Now, why? Why should we have to say this? Because my friend, you’re a member of the human race, and many a person has approached the downfall of his or her usefulness, through this door of familiarity with people. Does that mean you can’t have any friends? No, of course, it doesn’t mean that. It does mean, that as you’re dealing with people, in a day to day relationship, they are going to feel safe with you, because they know you don’t have any ulterior motives. They don’t have to say, when you greet them with, “Good morning,” they don’t have to say, “I wonder what he meant by that?” Should you pass them, and lay a friendly hand, momentarily upon the shoulder of a man or a woman with whom you’re speaking, and encouraging them, they don’t have to wonder, “I wonder, what is this? Is he making a pass at me?” They don’t have to wonder about that. Why? Because you have established the fact, that you don’t have any designs on them, that you’re not fooling with their integrity, and that you are indeed a man or a woman of God.
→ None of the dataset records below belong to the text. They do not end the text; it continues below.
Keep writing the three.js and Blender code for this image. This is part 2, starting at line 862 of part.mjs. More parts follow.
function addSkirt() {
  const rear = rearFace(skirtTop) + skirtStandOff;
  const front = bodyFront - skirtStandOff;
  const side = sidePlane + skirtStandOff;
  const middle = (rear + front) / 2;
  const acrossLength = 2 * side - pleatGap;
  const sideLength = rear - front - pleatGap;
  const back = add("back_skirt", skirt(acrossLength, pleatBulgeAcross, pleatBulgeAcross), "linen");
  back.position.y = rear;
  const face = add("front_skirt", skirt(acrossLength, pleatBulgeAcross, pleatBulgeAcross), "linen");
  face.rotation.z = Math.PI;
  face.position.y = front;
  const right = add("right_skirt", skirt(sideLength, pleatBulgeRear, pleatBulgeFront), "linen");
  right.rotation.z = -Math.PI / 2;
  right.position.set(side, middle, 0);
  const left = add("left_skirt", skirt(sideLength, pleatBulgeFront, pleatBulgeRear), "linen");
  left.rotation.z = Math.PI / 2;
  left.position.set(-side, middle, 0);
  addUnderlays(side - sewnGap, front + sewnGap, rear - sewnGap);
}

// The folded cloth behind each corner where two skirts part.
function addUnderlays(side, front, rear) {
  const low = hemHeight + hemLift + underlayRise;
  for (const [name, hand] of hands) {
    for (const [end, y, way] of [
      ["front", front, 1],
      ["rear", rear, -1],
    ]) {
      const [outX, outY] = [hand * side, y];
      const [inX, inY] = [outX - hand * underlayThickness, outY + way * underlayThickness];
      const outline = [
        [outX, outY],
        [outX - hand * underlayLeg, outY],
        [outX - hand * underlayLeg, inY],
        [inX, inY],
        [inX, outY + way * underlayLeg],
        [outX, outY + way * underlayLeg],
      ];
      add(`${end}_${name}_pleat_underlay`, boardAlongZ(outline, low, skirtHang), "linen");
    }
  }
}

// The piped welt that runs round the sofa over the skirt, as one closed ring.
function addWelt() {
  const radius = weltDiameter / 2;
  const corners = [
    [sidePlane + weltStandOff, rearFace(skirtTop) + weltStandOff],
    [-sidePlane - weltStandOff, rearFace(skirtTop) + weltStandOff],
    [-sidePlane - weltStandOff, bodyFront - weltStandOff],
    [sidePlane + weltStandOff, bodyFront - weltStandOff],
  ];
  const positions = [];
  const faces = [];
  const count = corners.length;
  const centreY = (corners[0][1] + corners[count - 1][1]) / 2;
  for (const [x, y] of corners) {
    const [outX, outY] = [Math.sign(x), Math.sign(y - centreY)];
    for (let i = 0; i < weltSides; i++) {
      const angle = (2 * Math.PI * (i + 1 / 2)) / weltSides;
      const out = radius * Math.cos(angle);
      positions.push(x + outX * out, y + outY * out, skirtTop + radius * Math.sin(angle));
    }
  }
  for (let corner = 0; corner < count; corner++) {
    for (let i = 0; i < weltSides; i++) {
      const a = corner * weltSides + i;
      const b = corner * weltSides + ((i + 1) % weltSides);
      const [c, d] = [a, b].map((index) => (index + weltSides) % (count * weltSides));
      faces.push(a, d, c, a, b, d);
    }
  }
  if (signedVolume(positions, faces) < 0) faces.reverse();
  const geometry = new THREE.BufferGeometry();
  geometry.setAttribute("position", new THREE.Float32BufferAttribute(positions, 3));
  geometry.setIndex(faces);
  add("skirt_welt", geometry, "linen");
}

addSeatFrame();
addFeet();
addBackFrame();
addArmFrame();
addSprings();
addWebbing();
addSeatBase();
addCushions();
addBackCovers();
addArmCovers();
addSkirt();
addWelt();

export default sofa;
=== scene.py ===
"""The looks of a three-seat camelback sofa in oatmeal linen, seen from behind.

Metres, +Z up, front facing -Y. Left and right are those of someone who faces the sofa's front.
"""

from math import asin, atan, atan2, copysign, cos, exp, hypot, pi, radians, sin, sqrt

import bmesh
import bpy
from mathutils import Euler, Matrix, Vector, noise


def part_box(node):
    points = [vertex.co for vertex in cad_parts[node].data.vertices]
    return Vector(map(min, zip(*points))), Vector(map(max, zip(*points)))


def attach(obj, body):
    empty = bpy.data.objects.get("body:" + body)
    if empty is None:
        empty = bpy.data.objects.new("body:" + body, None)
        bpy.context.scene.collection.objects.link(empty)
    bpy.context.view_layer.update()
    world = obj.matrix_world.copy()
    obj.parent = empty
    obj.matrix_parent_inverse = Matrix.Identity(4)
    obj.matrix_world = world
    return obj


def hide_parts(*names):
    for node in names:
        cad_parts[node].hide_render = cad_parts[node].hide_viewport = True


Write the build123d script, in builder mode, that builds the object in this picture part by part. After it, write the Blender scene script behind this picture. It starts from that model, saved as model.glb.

This, I think, has to be paramount in our dealing with other people. They have to feel safe with us, if we are going to minister with them, and to them, and for them. Do you wanna think about that, as you evaluate your own relationships with people? Friendly, but not familiar. Paul said, “With all purity.” It’s our idea of holiness, and being chaste, and pure. Friendly, but not familiar.

Well, what have we said today? If you’re gonna work with people, you accept ’em, you respect ’em. You are friendly, but you allow them to feel safe with you, because they have their own space of respectable existence. And then, I would add this, they need to feel the Presence of God in your life. When you walk into a room, people ought to feel God in your presence.

Dear Father, today, make us people with whom other people feel safe, because of Jesus in our lives. Amen.

Till I meet you, once again by way of radio, walk with the King today and be a blessing!